Tuesday, February 14, 2012

The Chaos of Greece

Wall Street Journal
Editorial
February 14, 2012

Rioters torched shops and offices, with banks and foreign businesses the main targets. Pensioners wearing gas masks joined a blockade of Parliament and squared off against some 4,000 police officers. The city's best-known cinema was burned to the ground, along with nine other national-heritage sites.

This was Athens on Sunday night as the Greek Parliament voted for austerity measures that are their only ticket to a €130 billion bailout. Don't think these scenes can't—or won't—be repeated in other Western capitals.

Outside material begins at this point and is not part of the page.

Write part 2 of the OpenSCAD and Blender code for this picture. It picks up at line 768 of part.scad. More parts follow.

When it comes to naming the bad guys in this Greek tragedy, the net can be cast very widely. Both leading political parties acquitted themselves dishonorably, one by lying about the country's fiscal position, the second by failing to do much about it. The country's government unions have resisted every serious reform and paralyzed the economy with strikes. An anarchist movement with an appetite for destruction rarely misses an opportunity to feast on mass discontent.

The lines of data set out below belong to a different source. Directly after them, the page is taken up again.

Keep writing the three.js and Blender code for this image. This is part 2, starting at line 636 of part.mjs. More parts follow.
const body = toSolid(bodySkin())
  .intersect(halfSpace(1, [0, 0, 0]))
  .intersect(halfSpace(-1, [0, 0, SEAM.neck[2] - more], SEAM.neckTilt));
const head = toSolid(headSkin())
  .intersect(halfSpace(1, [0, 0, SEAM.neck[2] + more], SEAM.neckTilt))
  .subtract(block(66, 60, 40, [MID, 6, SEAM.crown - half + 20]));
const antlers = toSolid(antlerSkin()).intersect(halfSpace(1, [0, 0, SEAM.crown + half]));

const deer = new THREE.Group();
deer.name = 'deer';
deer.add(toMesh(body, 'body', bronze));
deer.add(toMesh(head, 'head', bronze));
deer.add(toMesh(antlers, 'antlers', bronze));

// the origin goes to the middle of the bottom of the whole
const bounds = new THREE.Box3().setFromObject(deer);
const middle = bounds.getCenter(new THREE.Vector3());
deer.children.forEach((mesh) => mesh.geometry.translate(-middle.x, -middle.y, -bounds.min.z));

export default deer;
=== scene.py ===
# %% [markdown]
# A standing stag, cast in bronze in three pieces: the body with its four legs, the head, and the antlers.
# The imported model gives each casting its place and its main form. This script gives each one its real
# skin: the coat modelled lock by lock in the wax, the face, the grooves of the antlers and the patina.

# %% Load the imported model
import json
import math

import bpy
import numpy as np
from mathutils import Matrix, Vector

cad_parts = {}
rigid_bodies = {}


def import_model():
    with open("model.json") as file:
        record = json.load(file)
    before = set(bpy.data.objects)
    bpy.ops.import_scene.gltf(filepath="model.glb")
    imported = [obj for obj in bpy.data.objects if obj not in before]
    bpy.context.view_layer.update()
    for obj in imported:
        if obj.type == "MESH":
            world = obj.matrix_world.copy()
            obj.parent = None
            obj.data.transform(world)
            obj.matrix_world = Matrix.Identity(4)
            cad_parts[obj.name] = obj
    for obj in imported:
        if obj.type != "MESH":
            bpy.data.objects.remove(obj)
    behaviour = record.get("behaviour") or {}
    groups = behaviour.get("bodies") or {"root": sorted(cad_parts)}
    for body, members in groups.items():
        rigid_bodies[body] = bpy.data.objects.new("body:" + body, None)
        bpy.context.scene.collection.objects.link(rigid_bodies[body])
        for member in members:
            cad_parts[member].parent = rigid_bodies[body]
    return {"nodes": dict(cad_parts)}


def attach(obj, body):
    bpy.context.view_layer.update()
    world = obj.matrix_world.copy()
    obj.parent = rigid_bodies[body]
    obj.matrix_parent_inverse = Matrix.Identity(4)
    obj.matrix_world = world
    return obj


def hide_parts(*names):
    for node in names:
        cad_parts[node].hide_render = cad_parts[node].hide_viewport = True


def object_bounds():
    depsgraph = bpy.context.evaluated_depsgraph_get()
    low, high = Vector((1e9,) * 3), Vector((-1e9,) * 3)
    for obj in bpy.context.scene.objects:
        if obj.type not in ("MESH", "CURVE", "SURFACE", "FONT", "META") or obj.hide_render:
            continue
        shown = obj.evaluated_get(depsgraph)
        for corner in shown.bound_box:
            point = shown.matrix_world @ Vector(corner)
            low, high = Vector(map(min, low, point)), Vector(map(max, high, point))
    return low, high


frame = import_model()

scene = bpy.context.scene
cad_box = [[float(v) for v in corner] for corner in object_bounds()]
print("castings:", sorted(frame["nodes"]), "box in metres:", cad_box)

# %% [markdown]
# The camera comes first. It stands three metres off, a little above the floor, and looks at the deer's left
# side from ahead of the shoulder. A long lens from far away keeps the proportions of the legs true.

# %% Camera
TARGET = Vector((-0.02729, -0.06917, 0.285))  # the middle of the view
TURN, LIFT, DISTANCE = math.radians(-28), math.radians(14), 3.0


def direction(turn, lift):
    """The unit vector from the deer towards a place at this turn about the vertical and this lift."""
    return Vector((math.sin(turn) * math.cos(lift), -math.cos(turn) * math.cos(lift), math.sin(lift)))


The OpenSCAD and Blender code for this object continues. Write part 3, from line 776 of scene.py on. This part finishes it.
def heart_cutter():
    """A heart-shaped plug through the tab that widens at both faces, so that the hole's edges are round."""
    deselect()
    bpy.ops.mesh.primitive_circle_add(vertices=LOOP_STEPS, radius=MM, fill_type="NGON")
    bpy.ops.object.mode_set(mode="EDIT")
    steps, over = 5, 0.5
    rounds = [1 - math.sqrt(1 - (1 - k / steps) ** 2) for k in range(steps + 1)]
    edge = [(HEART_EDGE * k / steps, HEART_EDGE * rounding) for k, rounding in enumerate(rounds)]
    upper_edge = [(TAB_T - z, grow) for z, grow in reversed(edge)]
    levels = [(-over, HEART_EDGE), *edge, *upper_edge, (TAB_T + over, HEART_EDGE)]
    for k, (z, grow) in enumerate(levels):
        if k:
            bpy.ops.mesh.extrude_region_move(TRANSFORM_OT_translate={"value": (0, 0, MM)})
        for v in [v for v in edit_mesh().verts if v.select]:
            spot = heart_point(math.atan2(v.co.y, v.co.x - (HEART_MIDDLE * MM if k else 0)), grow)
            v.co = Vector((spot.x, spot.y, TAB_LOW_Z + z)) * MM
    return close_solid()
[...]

Greeks themselves seem unable to choose between taking another bailout and adopting austerity, or abandoning the euro and accepting the consequences of default. It's so much more convenient to blame foreign creditors ("thieves") for demanding repayment of loans that funded the lavish welfare benefits Greeks could never have afforded on their own. And when that fails, blame the Germans for being such demanding paymasters.